━━━ Record extracts ━━━
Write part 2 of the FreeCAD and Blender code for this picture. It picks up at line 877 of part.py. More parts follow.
━━━
━━━ Record extracts ━━━
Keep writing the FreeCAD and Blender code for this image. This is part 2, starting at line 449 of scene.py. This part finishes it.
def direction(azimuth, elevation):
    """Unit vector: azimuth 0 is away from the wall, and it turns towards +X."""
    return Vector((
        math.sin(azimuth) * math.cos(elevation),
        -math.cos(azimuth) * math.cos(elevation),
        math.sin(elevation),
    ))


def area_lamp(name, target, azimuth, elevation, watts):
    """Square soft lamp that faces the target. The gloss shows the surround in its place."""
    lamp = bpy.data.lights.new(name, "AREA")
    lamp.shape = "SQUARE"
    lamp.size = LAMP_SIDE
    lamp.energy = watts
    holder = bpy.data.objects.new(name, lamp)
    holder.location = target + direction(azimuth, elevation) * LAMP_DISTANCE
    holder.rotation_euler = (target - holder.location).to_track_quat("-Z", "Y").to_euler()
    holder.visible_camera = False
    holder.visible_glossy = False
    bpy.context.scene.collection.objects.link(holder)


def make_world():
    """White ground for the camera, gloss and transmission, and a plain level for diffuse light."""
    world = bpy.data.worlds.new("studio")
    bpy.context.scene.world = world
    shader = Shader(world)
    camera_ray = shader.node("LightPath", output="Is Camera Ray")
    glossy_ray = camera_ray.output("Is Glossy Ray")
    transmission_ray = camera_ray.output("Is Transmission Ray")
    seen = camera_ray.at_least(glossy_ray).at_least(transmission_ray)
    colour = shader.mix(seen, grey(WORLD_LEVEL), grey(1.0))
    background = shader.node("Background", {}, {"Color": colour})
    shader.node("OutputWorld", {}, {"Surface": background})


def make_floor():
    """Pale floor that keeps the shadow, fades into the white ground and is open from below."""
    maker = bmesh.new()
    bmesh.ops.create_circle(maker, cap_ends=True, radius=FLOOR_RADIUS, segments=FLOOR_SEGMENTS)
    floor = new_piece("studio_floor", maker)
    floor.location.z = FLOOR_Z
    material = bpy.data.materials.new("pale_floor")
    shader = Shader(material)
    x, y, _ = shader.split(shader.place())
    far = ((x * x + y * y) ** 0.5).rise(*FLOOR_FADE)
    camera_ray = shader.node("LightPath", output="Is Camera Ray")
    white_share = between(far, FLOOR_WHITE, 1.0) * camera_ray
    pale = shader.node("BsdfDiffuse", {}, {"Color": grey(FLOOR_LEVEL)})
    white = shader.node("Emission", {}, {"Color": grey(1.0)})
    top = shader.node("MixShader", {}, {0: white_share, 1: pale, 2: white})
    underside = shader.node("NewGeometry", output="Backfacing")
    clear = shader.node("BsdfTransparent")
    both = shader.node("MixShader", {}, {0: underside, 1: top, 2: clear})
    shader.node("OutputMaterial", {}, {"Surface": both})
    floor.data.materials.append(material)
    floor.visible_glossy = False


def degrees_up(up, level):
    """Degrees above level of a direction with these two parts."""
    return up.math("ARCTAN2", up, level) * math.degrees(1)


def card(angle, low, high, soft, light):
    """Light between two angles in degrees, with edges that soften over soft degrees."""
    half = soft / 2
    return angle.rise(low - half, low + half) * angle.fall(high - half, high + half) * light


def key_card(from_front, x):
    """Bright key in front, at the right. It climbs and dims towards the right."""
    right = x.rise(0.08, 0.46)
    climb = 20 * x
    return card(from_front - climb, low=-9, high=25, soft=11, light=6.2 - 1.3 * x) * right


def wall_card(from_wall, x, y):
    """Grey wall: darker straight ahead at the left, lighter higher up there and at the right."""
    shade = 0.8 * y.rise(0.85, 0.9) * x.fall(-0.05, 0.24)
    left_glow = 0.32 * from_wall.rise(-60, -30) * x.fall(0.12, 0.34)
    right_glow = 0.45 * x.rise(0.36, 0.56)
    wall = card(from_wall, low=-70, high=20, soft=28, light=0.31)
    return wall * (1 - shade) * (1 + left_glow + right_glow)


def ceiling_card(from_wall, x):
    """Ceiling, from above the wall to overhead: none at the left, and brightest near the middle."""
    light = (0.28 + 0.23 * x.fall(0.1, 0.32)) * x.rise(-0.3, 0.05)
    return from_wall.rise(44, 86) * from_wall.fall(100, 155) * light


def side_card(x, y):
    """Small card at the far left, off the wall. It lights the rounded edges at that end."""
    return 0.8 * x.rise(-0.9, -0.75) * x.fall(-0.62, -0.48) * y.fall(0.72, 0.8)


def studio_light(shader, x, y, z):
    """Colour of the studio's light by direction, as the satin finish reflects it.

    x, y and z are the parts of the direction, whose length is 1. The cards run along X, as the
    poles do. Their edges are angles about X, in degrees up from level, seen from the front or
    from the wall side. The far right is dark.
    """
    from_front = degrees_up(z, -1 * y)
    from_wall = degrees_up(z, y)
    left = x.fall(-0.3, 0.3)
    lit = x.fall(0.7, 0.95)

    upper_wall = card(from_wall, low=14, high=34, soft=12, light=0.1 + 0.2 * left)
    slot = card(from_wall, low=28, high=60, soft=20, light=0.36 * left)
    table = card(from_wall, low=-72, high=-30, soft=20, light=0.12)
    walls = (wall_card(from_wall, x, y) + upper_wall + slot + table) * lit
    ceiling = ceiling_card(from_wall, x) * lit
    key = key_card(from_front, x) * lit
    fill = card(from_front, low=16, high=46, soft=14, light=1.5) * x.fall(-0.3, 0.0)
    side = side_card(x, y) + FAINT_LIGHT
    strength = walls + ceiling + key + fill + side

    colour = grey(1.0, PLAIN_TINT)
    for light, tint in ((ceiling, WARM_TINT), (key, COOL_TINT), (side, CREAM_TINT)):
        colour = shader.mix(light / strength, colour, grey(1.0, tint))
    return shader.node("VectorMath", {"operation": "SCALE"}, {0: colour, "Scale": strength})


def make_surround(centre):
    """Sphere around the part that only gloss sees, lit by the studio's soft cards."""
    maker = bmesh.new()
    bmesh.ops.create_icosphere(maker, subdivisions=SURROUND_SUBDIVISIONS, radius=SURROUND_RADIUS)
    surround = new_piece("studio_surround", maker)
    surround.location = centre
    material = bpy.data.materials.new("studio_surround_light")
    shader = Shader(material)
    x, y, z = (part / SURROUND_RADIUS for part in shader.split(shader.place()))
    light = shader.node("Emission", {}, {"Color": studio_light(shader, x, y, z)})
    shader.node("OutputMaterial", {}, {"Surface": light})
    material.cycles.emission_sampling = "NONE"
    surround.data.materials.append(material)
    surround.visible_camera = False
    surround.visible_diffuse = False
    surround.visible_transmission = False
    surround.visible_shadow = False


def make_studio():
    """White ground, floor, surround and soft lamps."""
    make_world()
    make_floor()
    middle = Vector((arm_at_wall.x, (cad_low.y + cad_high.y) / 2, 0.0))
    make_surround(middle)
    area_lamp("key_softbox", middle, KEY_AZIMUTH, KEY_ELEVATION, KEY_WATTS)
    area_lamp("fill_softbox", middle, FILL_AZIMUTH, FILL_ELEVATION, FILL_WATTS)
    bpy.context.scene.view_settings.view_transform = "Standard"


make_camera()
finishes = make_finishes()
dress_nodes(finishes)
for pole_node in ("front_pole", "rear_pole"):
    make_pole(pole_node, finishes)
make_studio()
━━━
━━━ Record extracts ━━━
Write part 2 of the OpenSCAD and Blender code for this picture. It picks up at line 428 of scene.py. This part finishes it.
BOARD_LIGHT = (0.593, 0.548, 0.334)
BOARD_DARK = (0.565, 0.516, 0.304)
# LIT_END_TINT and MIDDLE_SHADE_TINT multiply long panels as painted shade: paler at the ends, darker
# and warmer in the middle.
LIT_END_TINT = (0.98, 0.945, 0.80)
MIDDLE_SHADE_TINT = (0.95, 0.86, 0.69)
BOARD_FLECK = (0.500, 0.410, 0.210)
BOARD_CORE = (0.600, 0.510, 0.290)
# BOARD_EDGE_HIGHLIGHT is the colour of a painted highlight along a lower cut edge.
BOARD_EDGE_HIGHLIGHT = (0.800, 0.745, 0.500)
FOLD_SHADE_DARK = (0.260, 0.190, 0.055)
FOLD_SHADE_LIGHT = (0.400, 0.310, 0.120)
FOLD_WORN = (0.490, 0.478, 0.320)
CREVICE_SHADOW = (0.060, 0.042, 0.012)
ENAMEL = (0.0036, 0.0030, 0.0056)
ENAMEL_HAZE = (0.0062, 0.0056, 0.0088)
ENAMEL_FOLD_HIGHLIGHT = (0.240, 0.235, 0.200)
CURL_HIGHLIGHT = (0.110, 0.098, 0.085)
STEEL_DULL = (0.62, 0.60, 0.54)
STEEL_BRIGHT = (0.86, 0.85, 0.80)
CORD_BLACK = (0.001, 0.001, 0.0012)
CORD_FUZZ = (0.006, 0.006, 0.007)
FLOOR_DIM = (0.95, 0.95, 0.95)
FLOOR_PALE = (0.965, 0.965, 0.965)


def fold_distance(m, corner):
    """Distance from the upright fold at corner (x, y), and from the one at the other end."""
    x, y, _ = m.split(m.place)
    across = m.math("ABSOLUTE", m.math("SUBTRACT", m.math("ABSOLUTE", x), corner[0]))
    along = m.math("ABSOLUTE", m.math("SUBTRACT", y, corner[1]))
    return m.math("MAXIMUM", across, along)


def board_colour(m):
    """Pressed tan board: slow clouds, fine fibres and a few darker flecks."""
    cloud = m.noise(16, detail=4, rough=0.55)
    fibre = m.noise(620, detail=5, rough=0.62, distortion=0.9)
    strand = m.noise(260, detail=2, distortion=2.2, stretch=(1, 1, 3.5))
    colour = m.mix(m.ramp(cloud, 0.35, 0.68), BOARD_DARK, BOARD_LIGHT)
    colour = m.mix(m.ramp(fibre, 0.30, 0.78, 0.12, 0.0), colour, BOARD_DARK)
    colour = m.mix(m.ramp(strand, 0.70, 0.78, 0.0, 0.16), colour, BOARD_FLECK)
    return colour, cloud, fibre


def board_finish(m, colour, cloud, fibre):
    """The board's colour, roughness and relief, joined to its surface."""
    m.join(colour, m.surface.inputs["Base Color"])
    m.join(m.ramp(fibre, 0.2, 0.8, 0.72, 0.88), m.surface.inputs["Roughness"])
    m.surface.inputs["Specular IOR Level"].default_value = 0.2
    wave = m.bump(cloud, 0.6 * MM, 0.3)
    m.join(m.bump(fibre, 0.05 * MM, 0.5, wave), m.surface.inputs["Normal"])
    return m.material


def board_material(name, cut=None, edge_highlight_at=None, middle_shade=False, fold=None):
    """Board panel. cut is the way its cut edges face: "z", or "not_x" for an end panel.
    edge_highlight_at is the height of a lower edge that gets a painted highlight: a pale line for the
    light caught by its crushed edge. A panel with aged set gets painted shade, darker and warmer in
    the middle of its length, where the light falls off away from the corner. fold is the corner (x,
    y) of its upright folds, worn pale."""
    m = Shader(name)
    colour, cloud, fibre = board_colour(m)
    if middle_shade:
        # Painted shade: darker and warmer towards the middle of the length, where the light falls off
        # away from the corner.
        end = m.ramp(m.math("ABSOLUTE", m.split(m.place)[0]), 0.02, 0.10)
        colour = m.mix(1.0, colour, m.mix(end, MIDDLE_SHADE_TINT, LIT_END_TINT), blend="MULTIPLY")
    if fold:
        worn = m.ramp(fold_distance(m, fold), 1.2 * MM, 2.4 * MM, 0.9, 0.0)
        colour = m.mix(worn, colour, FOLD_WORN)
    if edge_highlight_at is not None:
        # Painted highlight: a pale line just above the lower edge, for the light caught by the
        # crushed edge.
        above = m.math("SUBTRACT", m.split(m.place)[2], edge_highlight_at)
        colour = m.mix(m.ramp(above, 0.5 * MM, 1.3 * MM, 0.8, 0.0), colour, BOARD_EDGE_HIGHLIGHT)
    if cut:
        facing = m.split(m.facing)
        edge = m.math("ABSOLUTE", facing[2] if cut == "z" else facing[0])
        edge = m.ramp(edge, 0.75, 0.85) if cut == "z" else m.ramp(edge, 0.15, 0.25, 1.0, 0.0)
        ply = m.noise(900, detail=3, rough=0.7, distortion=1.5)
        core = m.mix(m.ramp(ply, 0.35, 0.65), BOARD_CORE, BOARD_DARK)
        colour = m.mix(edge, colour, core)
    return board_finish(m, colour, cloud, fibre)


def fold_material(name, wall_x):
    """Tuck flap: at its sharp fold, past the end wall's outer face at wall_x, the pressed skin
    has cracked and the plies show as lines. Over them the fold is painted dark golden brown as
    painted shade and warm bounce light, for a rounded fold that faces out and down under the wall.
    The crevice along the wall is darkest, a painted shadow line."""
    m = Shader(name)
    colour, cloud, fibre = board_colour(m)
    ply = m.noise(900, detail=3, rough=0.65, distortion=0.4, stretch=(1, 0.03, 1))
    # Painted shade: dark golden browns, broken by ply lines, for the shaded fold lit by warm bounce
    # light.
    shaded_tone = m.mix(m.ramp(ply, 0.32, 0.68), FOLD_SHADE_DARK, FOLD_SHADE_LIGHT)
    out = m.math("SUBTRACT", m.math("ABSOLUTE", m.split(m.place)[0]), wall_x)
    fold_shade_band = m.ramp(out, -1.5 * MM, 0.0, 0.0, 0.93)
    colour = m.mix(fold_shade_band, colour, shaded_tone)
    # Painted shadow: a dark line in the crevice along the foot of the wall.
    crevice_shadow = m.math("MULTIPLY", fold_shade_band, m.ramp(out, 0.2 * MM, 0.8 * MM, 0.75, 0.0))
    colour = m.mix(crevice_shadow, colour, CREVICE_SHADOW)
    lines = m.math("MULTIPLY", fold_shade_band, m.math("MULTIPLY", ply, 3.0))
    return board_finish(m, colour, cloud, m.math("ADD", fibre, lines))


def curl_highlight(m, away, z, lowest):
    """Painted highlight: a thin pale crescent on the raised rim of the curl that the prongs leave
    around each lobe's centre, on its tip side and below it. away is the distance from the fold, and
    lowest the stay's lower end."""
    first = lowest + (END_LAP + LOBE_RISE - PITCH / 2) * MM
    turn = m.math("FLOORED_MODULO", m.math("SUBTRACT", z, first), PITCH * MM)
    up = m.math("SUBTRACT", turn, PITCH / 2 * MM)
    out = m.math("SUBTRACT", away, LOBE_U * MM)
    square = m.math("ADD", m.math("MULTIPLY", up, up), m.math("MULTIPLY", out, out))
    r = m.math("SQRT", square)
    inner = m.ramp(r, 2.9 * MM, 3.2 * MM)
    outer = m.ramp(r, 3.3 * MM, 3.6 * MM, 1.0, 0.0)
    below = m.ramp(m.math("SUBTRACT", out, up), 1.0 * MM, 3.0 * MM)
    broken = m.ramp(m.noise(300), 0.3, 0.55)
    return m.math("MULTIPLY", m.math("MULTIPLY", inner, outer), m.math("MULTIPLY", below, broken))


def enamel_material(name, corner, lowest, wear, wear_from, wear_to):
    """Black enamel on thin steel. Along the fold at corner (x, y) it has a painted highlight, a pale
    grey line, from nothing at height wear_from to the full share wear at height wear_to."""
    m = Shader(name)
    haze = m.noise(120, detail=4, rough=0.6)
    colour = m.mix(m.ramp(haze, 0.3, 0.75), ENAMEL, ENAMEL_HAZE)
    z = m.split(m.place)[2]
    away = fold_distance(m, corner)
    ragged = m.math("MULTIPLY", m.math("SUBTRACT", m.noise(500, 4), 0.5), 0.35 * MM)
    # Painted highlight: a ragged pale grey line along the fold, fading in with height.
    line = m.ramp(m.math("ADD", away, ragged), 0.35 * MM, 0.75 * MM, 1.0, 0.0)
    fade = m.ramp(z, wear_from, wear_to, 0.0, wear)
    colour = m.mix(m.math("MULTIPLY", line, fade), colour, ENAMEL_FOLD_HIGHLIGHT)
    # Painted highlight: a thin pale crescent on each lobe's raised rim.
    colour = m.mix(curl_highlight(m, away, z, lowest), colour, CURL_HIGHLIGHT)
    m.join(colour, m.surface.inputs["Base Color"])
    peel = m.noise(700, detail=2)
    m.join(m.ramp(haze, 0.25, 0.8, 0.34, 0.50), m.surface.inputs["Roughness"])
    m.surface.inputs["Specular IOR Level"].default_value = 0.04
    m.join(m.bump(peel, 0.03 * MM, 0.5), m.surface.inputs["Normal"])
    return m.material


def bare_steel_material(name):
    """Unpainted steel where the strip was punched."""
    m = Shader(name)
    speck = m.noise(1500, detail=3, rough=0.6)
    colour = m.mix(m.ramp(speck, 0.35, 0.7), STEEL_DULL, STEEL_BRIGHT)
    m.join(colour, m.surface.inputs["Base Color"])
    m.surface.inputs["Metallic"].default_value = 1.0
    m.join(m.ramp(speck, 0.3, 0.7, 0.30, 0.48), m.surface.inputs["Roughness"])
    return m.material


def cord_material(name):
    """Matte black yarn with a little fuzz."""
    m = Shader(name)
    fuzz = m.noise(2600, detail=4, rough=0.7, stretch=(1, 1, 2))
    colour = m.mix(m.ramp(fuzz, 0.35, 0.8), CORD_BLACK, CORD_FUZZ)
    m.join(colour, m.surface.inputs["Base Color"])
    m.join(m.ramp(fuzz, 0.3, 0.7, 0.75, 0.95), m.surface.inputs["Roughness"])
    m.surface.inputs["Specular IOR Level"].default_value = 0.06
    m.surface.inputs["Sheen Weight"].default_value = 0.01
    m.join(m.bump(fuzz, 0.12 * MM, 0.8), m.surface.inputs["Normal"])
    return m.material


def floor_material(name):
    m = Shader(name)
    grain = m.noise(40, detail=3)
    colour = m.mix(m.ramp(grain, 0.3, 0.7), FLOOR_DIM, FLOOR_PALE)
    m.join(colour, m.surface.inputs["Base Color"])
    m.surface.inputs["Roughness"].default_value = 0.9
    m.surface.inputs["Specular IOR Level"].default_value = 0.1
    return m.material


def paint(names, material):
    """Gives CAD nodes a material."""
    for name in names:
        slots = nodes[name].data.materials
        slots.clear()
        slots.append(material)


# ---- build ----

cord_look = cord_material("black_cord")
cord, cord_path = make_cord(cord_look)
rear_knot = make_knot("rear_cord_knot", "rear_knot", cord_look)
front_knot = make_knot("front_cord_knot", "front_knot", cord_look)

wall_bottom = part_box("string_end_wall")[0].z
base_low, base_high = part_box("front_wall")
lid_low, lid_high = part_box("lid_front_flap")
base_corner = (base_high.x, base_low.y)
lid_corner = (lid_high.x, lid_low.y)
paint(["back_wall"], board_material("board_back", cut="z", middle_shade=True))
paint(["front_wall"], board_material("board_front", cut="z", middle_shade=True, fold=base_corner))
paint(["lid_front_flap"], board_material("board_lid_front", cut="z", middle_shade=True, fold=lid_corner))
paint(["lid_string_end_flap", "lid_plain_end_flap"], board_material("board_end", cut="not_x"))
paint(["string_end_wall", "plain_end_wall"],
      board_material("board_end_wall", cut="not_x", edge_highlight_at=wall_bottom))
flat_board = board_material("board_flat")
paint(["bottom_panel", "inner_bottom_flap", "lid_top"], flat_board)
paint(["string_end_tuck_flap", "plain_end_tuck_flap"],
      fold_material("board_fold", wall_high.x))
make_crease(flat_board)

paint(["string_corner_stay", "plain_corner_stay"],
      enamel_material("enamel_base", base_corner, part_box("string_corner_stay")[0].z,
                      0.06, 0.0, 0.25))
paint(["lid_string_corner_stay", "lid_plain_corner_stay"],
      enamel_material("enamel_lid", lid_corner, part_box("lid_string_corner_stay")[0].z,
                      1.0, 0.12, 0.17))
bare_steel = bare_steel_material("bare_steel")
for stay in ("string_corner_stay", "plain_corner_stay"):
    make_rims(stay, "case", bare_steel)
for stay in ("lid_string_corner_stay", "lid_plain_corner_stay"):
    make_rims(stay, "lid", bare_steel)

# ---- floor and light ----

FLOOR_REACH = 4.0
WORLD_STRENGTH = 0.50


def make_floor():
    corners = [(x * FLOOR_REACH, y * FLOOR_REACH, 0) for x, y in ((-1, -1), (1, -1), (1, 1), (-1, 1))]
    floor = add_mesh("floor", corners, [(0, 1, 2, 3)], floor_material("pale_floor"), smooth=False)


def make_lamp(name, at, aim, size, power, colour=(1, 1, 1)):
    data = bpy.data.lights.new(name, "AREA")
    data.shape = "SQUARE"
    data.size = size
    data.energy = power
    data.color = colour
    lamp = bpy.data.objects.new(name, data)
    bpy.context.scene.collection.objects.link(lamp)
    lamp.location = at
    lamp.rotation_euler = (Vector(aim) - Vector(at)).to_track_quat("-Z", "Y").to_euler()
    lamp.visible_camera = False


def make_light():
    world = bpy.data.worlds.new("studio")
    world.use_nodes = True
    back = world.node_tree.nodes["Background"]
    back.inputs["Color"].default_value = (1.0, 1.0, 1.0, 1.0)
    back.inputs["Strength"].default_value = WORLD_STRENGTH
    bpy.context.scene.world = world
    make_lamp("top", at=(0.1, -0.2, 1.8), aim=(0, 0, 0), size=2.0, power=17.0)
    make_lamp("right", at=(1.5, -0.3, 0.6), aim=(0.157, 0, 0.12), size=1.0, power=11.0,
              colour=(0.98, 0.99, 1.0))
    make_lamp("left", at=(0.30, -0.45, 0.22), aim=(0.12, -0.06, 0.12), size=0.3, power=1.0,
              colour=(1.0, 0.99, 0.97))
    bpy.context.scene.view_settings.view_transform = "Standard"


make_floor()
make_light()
━━━
◆ **Exercise prompt**
Look through the records above and report how many lines hold the word "finishes", giving only the number.

◆ **Solution to the problem**
5